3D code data
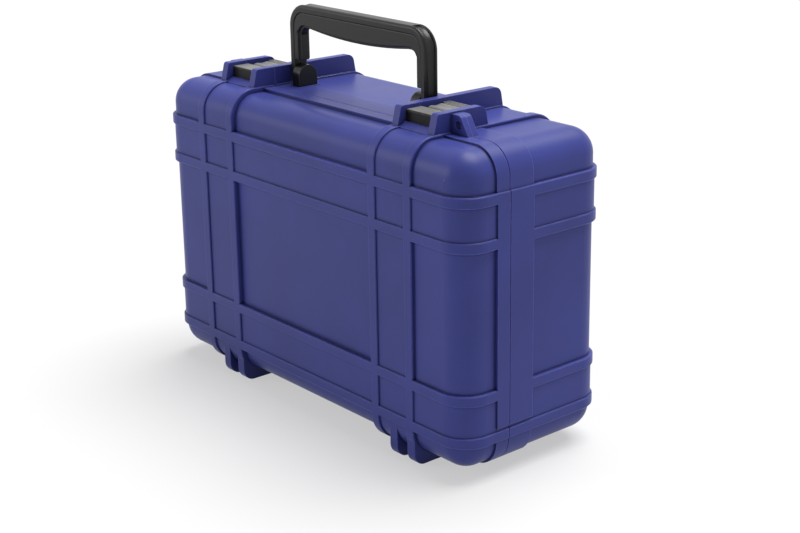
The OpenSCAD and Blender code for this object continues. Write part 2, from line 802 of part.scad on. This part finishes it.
module bracket_washers() {
    color(steel_grey) screw_places() translate([0, 0, -washer_t - seal_disc_t]) difference() {
        cylinder(h = washer_t, r = head_r + 1);
        translate([0, 0, -1]) cylinder(h = washer_t + 2, r = screw_d / 2 + 0.25);
    }
}

module bracket_seals() {
    color(seal_grey) screw_places() translate([0, 0, -seal_disc_t]) difference() {
        cylinder(h = seal_disc_t, r = head_r + 0.5);
        translate([0, 0, -1]) cylinder(h = seal_disc_t + 2, r = screw_d / 2 + 0.1);
    }
}

lid_shell();
base_shell();
lid_seal();
hinge_pin(-band_x);  // hinge_pin_left
hinge_pin(band_x);  // hinge_pin_right
latch_lever(-band_x);  // latch_lever_left
latch_lever(band_x);  // latch_lever_right
latch_claw(-band_x);  // latch_claw_left
latch_claw(band_x);  // latch_claw_right
lever_pin(-band_x);  // lever_pin_left
lever_pin(band_x);  // lever_pin_right
claw_pin(-band_x);  // claw_pin_left
claw_pin(band_x);  // claw_pin_right
handle_frame();
handle_grip();
handle_bracket(-1);  // handle_bracket_left
handle_bracket(1);  // handle_bracket_right
handle_pin(-1);  // handle_pin_left
handle_pin(1);  // handle_pin_right
bracket_screws();
bracket_washers();
bracket_seals();
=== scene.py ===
"""Dresses the hard tool case and sets the stage around it.

Moulded plastic shells, satin latches and handle, steel pins, rubber seals, a plain pale floor.
Lengths are in metres.
"""
import math

import bpy
from mathutils import Euler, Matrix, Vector

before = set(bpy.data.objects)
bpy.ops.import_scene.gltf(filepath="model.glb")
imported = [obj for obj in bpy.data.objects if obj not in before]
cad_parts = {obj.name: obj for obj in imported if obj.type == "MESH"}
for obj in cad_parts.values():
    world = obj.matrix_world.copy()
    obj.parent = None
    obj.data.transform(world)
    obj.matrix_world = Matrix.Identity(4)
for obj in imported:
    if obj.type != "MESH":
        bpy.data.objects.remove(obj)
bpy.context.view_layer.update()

# Camera, fitted to the corners and ribs of the case in the photograph. Lens and sensor in mm
CAMERA_PLACE = (1.13724, -0.9075, 0.61702)
CAMERA_TURN = (1.27823, 0.00579, 0.84414)
CAMERA_LENS = 69.872
CAMERA_SENSOR = 36.0
CAMERA_SHIFT = (-0.06, -0.06)

# Colours, linear: as moulded, a painted highlight with rubbed wear along the edges, and a painted
# highlight on upward faces
SHELL_BLUE = (0.038, 0.047, 0.216)
SHELL_WEAR_AND_HIGHLIGHT = (0.150, 0.145, 0.600)
LATCH_BLACK = (0.008, 0.008, 0.009)
LATCH_WEAR_AND_HIGHLIGHT = (0.230, 0.230, 0.225)
LATCH_TOP_HIGHLIGHT = (0.165, 0.165, 0.160)
GRIP_BLACK = (0.010, 0.010, 0.010)
GRIP_WEAR_AND_HIGHLIGHT = (0.110, 0.110, 0.110)
STEEL = (0.55, 0.55, 0.57)
SEAL_GREY = (0.05, 0.05, 0.055)
FLOOR_GREY = (0.61, 0.61, 0.61)
WHITE = (1.0, 1.0, 1.0)

# Scale of each pattern in the surfaces: a higher one is finer
PATCHES = 9.0
SCUFFS = 160.0
TOP_HIGHLIGHT_BREAKUP = 300.0
SHELL_GRAIN = 1500.0
SMALL_GRAIN = 1200.0
RUBBER_DUST = 700.0
TURNED_LINES = 900.0

# Depth of the plastic's grain, the rubber's dust and the steel's lines
GRAIN_DEPTH = 0.00012
DUST_DEPTH = 0.0001
LINE_DEPTH = 0.00005

# Plastic: its colour in dark patches, light patches and the painted shade of corners, as shares of
# the named colour, the reach of that painted shade, the reach of the painted highlight and rubbed
# wear along edges as a share of an edge's rounding, and the least of that highlight and wear
PATCH_DARK = 0.90
PATCH_LIGHT = 1.08
CORNER_PAINTED_SHADE = 0.3
CORNER_SHADE_REACH = 0.0028
WEAR_AND_HIGHLIGHT_REACH = 1.3
WEAR_AND_HIGHLIGHT_LEAST = 0.45
PLASTIC_IOR = 1.5

# An edge shows by how far rounding turns its normal: the cosine where it begins and where it is full
TURN_BEGINS = 0.995
TURN_FULL = 0.9

# Radius of the rounding that each material gives to its edges
SHELL_EDGE = 0.0009
LATCH_EDGE = 0.0005
GRIP_EDGE = 0.0008
SEAL_EDGE = 0.0003

# Rays for each rounded edge and each corner's painted shade
SURFACE_SAMPLES = 6

# Real rounding of the handle's edges, where they turn by more than the angle in degrees
HANDLE_BEVEL = 0.0009
HANDLE_BEVEL_STEPS = 2
HANDLE_BEVEL_ANGLE = 35
WELD_REACH = 0.00001

# Floor. Its glow is the share of pure white that the camera sees, which thins out the shadow
FLOOR_HALF = 4.0
FLOOR_DROP = 0.0005
FLOOR_ROUGH = 0.9
FLOOR_GLOW = 0.5

# Light that the surroundings give, where 1 shows as white
WORLD_FILL = 0.28

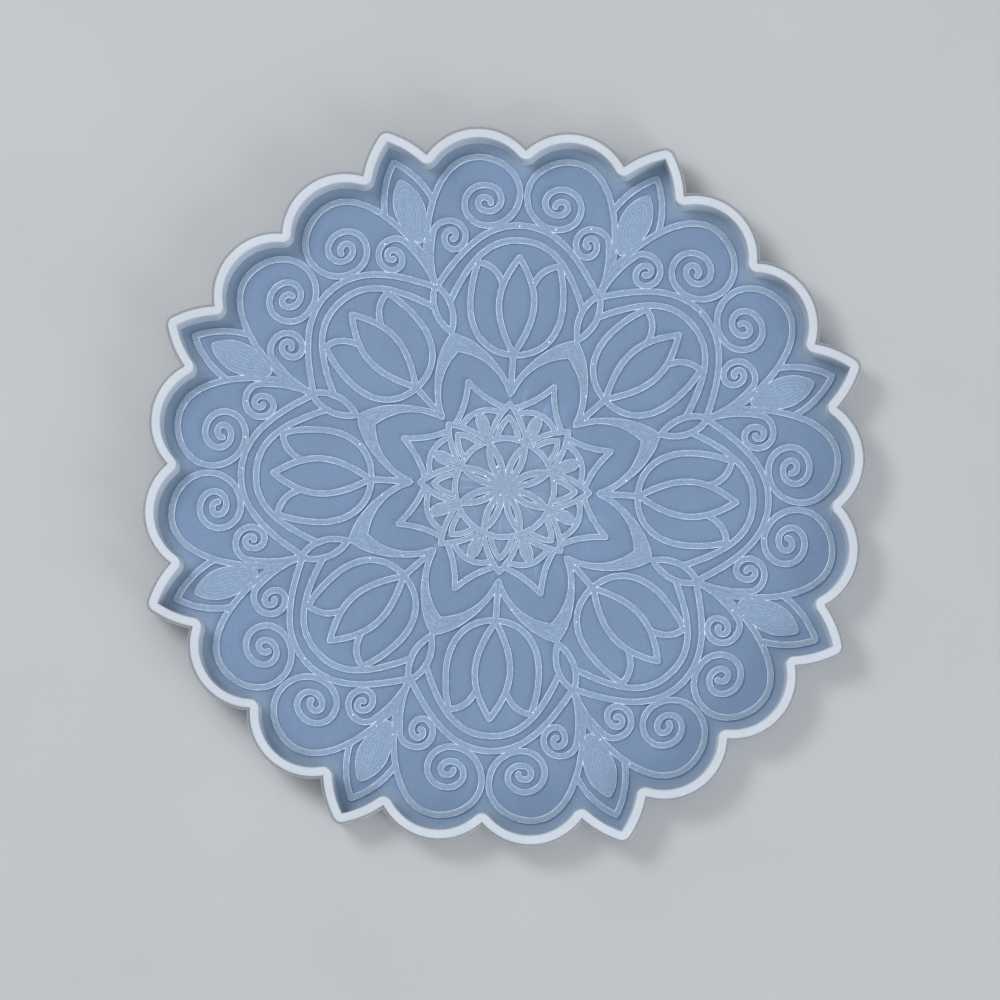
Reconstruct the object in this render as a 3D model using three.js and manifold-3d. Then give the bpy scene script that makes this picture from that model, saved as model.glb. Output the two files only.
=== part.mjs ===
// Resin casting mould for a scalloped tray: one shallow silicone moulding with a floor, an
// upright wall, a thin flash lip round the top of the wall, and a raised mandala on the floor
// that the resin takes as grooves. Each zone of the moulding is a solid of its own.
//
// Millimetres, +Z up. The origin is the middle of the underside. The pattern has eight equal
// sectors, each the same on both sides of its middle line. +Y is the middle line of the first
// sector, the tulip line; the leaf line lies half a sector clockwise from it.

import * as THREE from 'three';
import { mergeVertices } from 'three/addons/utils/BufferGeometryUtils.js';
import Module from 'manifold-3d';

const wasm = await Module();
wasm.setup();

// Driving dimensions.
const SECTORS = 8;
const FLOOR_THICKNESS = 2.5;
const MOULD_HEIGHT = 11;
const RELIEF_HEIGHT = 0.8;
const WALL_THICKNESS = 2.3;
const LIP_REACH = 0.8;
const LIP_THICKNESS = 0.4;
const RIDGE_WIDTH = 1.75;
const FINE_RIDGE_WIDTH = 1.6;
const JOINT_GAP = 0.3;

// Outer outline of the wall: a round scallop on each side of the tulip line, and a pointed
// leaf on the leaf line.
const VALLEY_RADIUS = 93.5;
const SCALLOP_CENTRE = [12.6, 81.35];
const SCALLOP_RADIUS = 17.5;
const LEAF_SIDE_CENTRE = [45.45, 68.05];
const LEAF_SIDE_RADIUS = 28.85;
const LEAF_TIP_ROUNDING = 2.4;

const SECTOR_ANGLE = (2 * Math.PI) / SECTORS;
const LEAF_ANGLE = SECTOR_ANGLE / 2;
const RELIEF_TOP = FLOOR_THICKNESS + RELIEF_HEIGHT;
const CUTTER_CLEARANCE = 1;
const SAME_POINT = 0.01;

const SILICONE = { color: 0x8fa3bd, roughness: 0.35, metalness: 0 };
const WALL_SILICONE = { color: 0xcdd7e1, roughness: 0.4, metalness: 0 };
const LIP_SILICONE = { color: 0xaab4c0, roughness: 0.25, metalness: 0 };

// ---- Points in the plane ----

const rotate = ([x, y], angle) => [
  x * Math.cos(angle) - y * Math.sin(angle),
  x * Math.sin(angle) + y * Math.cos(angle),
];

const mirror = ([x, y]) => [-x, y];

// Drops a point that repeats the one before it, so that joined lists make one clean line.
function joinLines(...lines) {
  const joined = [];
  for (const point of lines.flat()) {
    const last = joined[joined.length - 1];
    if (!last || Math.hypot(point[0] - last[0], point[1] - last[1]) > SAME_POINT) joined.push(point);
  }
  return joined;
}

function bezier(start, startHandle, endHandle, end, steps, from = 0, to = 1) {
  const vectors = [start, startHandle, endHandle, end].map(([x, y]) => new THREE.Vector2(x, y));
  const curve = new THREE.CubicBezierCurve(...vectors);
  const points = [];
  for (let i = 0; i <= steps; i += 1) {
    const { x, y } = curve.getPoint(from + ((to - from) * i) / steps);
    points.push([x, y]);
  }
  return points;
}

function arc([x, y], radius, from, to, steps) {
  const points = [];
  for (let i = 0; i <= steps; i += 1) {
    const angle = from + ((to - from) * i) / steps;
    points.push([x + radius * Math.cos(angle), y + radius * Math.sin(angle)]);
  }
  return points;
}

// A scroll winds through its outermost points in turn: top, left, bottom, right and so on.
// Each stretch between two of them is a quarter of an ellipse.
function scrollLine(extremes, steps) {
  const quarters = [];
  for (let i = 0; i + 1 < extremes.length; i += 1) {
    const [startX, startY] = extremes[i];
    const [endX, endY] = extremes[i + 1];
    const leavesSideways = i % 2 === 0;
    for (let step = 0; step <= steps; step += 1) {
      const turn = (Math.PI / 2) * (step / steps);
      const near = 1 - Math.cos(turn);
      const far = Math.sin(turn);
      const alongX = leavesSideways ? far : near;
      const alongY = leavesSideways ? near : far;
      quarters.push([startX + (endX - startX) * alongX, startY + (endY - startY) * alongY]);
    }
  }
  return quarters;
}

// The unit normal to the left of a line at one of its points.
function normalAt(points, i, closed) {
  const count = points.length;
  const before = closed ? points[(i + count - 1) % count] : points[Math.max(i - 1, 0)];
  const after = closed ? points[(i + 1) % count] : points[Math.min(i + 1, count - 1)];
  const here = points[i];
  const unit = ([ax, ay], [bx, by]) => {
    const length = Math.hypot(bx - ax, by - ay) || 1;
    return [(bx - ax) / length, (by - ay) / length];
  };
  const [inX, inY] = unit(before, here);
  const [outX, outY] = unit(here, after);
  const tangentX = inX + outX;
  const tangentY = inY + outY;
  const length = Math.hypot(tangentX, tangentY);
  const atEnd = !closed && (i === 0 || i === count - 1);
  const mitre = atEnd ? 1 : Math.max(length / 2, 0.5);
  return [-tangentY / length / mitre, tangentX / length / mitre];
}

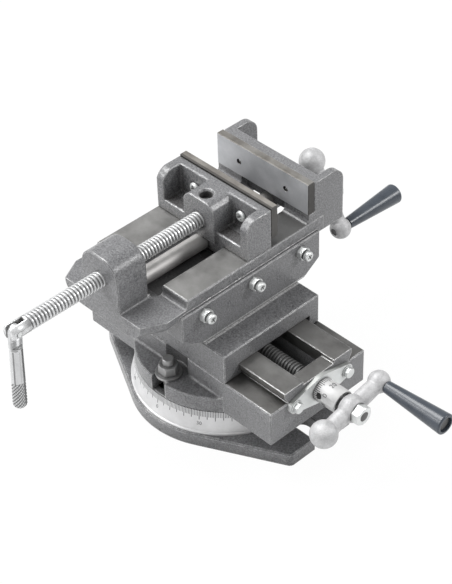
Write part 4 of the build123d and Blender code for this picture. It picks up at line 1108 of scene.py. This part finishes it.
def makeWorld():
    world = bpy.data.worlds.new("studio")
    bpy.context.scene.world = world
    world.use_nodes = True
    tree = world.node_tree
    tree.nodes.clear()
    path = addNode(tree, "ShaderNodeLightPath").outputs
    seen = mathNode(tree, "MAXIMUM", path["Is Camera Ray"], path["Is Transmission Ray"])
    strength = mixValue(tree, seen, worldLook["ambient"], 1.0)
    glow = addNode(tree, "ShaderNodeBackground", {"Color": (1, 1, 1, 1), "Strength": strength})
    output = tree.nodes.new("ShaderNodeOutputWorld")
    tree.links.new(glow.outputs[0], output.inputs["Surface"])


lamps = {
    "keyLamp": {"place": (-1.1, -1.5, 1.3), "size": 1.9, "power": 22.0},
    "glintLamp": {"place": (-1.27, -1.42, 1.25), "size": 0.34, "power": 6.0},
    "topLamp": {"place": (-0.85, -0.25, 1.75), "size": 1.1, "power": 36.0},
    "rightLamp": {"place": (1.5, 1.2, 1.3), "size": 0.55, "power": 20.0},
}
lampTarget = Vector((0, 0, 0.09))


def makeLamps():
    for name, look in lamps.items():
        data = bpy.data.lights.new(name, "AREA")
        data.shape = "DISK"
        data.size = look["size"]
        data.energy = look["power"]
        lamp = bpy.data.objects.new(name, data)
        bpy.context.scene.collection.objects.link(lamp)
        lamp.location = look["place"]
        lamp.rotation_mode = "QUATERNION"
        lamp.rotation_quaternion = (lampTarget - lamp.location).to_track_quat("-Z", "Y")


cameraLook = {"azimuth": 47.304, "elevation": 40.205, "roll": -1.957, "focalPixels": 1809.77, "frameHeight": 584,
              "distance": 1.45909, "right": 0.00024, "up": -0.07025}


def makeCamera():
    look = cameraLook
    a, e, r = (radians(look[key]) for key in ("azimuth", "elevation", "roll"))
    right = Vector((cos(a), sin(a), 0))
    back = Vector((sin(a) * cos(e), -cos(a) * cos(e), sin(e)))
    up = back.cross(right)
    turned = (right * cos(r) + up * sin(r), up * cos(r) - right * sin(r), back)
    rotation = Matrix(turned).transposed()
    data = bpy.data.cameras.new("camera")
    data.sensor_width = 36.0
    data.lens = look["focalPixels"] * data.sensor_width / look["frameHeight"]
    data.clip_start = 0.01
    data.clip_end = 50.0
    camera = bpy.data.objects.new("camera", data)
    bpy.context.scene.collection.objects.link(camera)
    place = rotation @ Vector((-look["right"], -look["up"], look["distance"]))
    camera.matrix_world = Matrix.Translation(place) @ rotation.to_4x4()
    bpy.context.scene.camera = camera


makeFloor()
makeWorld()
makeLamps()
makeCamera()
bpy.context.scene.view_settings.view_transform = "Standard"
print("stage set")
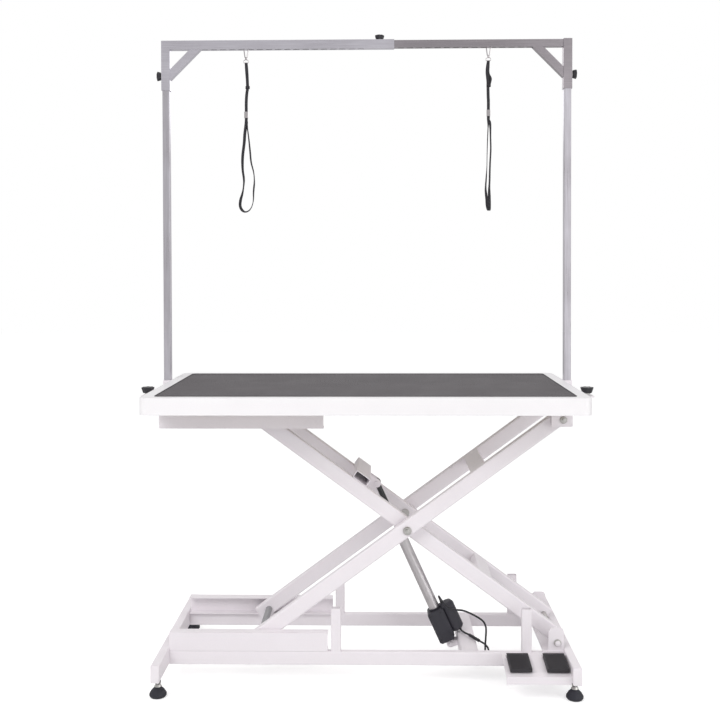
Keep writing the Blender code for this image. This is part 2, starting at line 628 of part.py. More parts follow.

▸ Set exercise
Repeat the entries above verbatim, but only from the line that has "lid_shell();" down to the line that has "bpy.data.objects.remove(obj)", inclusive.

▸ Answer to this exercise
lid_shell();
base_shell();
lid_seal();
hinge_pin(-band_x);  // hinge_pin_left
hinge_pin(band_x);  // hinge_pin_right
latch_lever(-band_x);  // latch_lever_left
latch_lever(band_x);  // latch_lever_right
latch_claw(-band_x);  // latch_claw_left
latch_claw(band_x);  // latch_claw_right
lever_pin(-band_x);  // lever_pin_left
lever_pin(band_x);  // lever_pin_right
claw_pin(-band_x);  // claw_pin_left
claw_pin(band_x);  // claw_pin_right
handle_frame();
handle_grip();
handle_bracket(-1);  // handle_bracket_left
handle_bracket(1);  // handle_bracket_right
handle_pin(-1);  // handle_pin_left
handle_pin(1);  // handle_pin_right
bracket_screws();
bracket_washers();
bracket_seals();
=== scene.py ===
"""Dresses the hard tool case and sets the stage around it.

Moulded plastic shells, satin latches and handle, steel pins, rubber seals, a plain pale floor.
Lengths are in metres.
"""
import math

import bpy
from mathutils import Euler, Matrix, Vector

before = set(bpy.data.objects)
bpy.ops.import_scene.gltf(filepath="model.glb")
imported = [obj for obj in bpy.data.objects if obj not in before]
cad_parts = {obj.name: obj for obj in imported if obj.type == "MESH"}
for obj in cad_parts.values():
    world = obj.matrix_world.copy()
    obj.parent = None
    obj.data.transform(world)
    obj.matrix_world = Matrix.Identity(4)
for obj in imported:
    if obj.type != "MESH":
        bpy.data.objects.remove(obj)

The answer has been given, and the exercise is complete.